• [Problem details] Scan the entries below for the word "rigid". Copy each line that has it.

• [The data]
Start
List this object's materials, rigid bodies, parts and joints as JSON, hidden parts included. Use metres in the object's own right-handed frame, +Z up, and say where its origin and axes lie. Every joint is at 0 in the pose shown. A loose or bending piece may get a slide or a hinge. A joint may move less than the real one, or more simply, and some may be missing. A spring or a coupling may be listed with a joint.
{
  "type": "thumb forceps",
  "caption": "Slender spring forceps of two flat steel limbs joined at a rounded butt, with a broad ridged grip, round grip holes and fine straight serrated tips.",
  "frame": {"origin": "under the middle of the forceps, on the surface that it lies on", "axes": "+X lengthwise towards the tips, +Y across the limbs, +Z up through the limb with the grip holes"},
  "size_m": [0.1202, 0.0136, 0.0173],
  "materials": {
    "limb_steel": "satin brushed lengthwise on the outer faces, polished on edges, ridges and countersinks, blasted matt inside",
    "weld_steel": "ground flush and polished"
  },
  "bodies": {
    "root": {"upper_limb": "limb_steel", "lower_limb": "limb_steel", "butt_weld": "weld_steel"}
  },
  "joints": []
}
End
Start
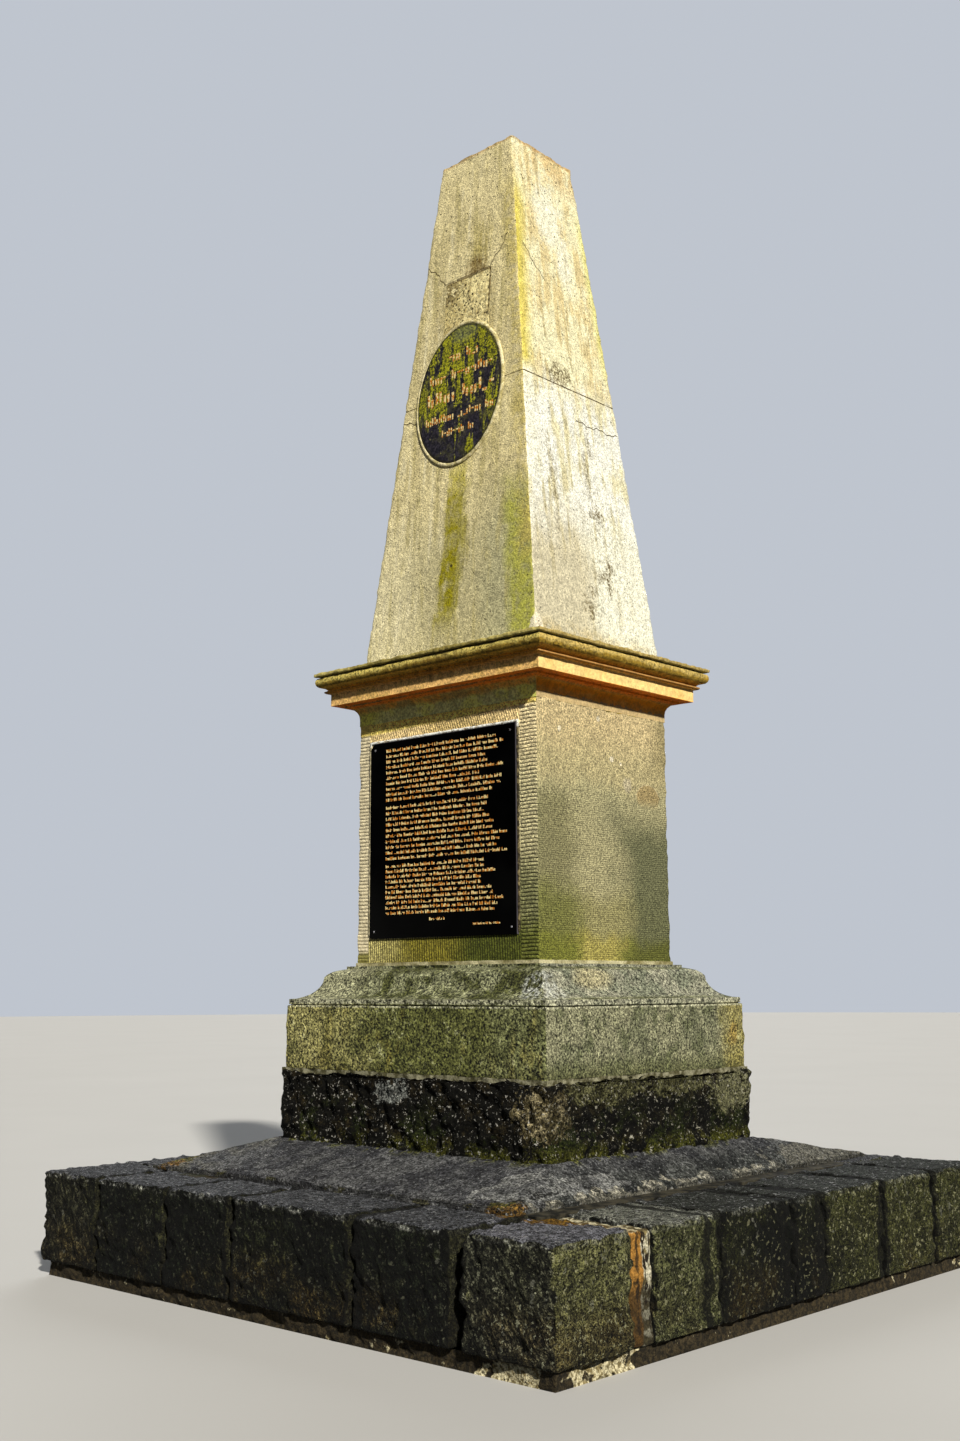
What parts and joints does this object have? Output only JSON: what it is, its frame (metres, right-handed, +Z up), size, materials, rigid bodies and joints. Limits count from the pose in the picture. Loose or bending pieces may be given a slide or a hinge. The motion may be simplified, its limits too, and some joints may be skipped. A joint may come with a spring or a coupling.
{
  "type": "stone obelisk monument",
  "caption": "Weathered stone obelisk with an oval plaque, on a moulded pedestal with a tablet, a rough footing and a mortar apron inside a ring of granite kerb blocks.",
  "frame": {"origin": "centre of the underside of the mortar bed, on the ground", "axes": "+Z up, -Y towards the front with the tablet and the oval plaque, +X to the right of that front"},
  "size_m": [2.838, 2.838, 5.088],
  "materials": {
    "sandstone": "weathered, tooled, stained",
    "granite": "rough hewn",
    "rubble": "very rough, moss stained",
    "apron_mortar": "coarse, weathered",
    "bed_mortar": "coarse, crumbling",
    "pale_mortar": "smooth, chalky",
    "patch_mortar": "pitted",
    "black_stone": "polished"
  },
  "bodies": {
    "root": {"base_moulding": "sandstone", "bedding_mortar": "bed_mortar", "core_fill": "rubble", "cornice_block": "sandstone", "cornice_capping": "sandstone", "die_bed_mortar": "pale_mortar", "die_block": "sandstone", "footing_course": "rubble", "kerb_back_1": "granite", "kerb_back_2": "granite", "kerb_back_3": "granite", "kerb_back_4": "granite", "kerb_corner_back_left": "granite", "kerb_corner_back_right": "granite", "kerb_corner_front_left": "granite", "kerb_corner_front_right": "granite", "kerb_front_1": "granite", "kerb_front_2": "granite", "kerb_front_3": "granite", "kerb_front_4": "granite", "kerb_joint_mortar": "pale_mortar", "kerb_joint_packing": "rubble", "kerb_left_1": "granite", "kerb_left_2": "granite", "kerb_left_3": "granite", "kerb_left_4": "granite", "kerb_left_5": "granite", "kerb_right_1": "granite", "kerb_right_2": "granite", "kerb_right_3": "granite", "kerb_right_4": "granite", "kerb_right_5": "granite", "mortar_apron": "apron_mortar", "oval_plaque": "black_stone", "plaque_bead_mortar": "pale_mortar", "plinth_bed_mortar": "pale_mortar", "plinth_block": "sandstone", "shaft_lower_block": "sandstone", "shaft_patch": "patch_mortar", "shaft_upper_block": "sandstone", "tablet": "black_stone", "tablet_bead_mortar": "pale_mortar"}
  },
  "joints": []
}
End
• [Result of this task]
List this object's materials, rigid bodies, parts and joints as JSON, hidden parts included. Use metres in the object's own right-handed frame, +Z up, and say where its origin and axes lie. Every joint is at 0 in the pose shown. A loose or bending piece may get a slide or a hinge. A joint may move less than the real one, or more simply, and some may be missing. A spring or a coupling may be listed with a joint.
What parts and joints does this object have? Output only JSON: what it is, its frame (metres, right-handed, +Z up), size, materials, rigid bodies and joints. Limits count from the pose in the picture. Loose or bending pieces may be given a slide or a hinge. The motion may be simplified, its limits too, and some joints may be skipped. A joint may come with a spring or a coupling.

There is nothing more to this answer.